Saturday, September 29, 2007

On the Treaty of Tripoli

I just noticed that Chris Rodda has been serializing (here and here) the chapter on the Treaty of Tripoli from his book Liars For Jesus: The Religious Right's Alternate Version of American History which debunks the revisionist responses of Christian nationalists like David Barton to the treaty.

As Rodda points out, it takes some fairly awesome mental gymnastics to make a treaty that says the US is not a Christian nation mean that the US is a Christian nation.

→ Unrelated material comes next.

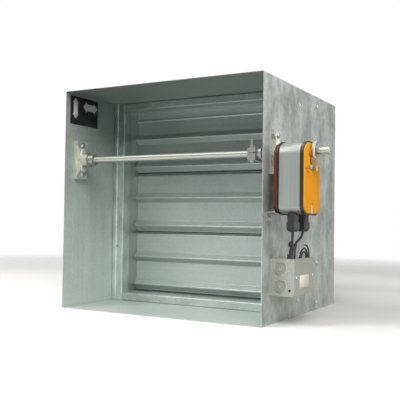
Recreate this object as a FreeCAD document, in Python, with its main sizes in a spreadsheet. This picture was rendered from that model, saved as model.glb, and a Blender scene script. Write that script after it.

One of the most often used arguments that the United States was not founded as a Christian nation is Article 11 of the 1797 Treaty of Peace and Friendship between the United States and the Bey and Subjects of Tripoli of Barbary. This is a pretty good argument, considering that the first sentence of that article begins with the words, "As the government of the United States of America is not in any sense founded on the Christian Religion..." Because the authors of the religious right version of American history can't deny that these words are there, they attempt to dismiss them, usually using one, or a combination of, several popular arguments.
Hm ... I think this calls for another quote from The Origins of Totalitarianism

Plato, in his famous fight against the ancient Sophists discovered that their "universal art of enchanting the mind by arguments" had nothing to do with truth aimed at opinions which by their very nature are changing and which are valid only "at the time of the agreement and as long as the agreement lasts." He also discovered the very insecure position of truth in the world, for from "opinions comes persuasion and not truth."

The most striking difference between the ancient and modern sophists is that the ancients were satisfied with a passing victory of the argument at the expense of truth, where as the moderns want a more lasting victory at the expense of reality. In other words, one destroyed the dignity of human thought whereas the modern manipulators of facts stand in the way of the historian. For history itself is destroyed, and its comprehensibility ... is in danger, whenever facts are no longer held to be part and parcel of the past and present world, and are misused to prove this or that opinion.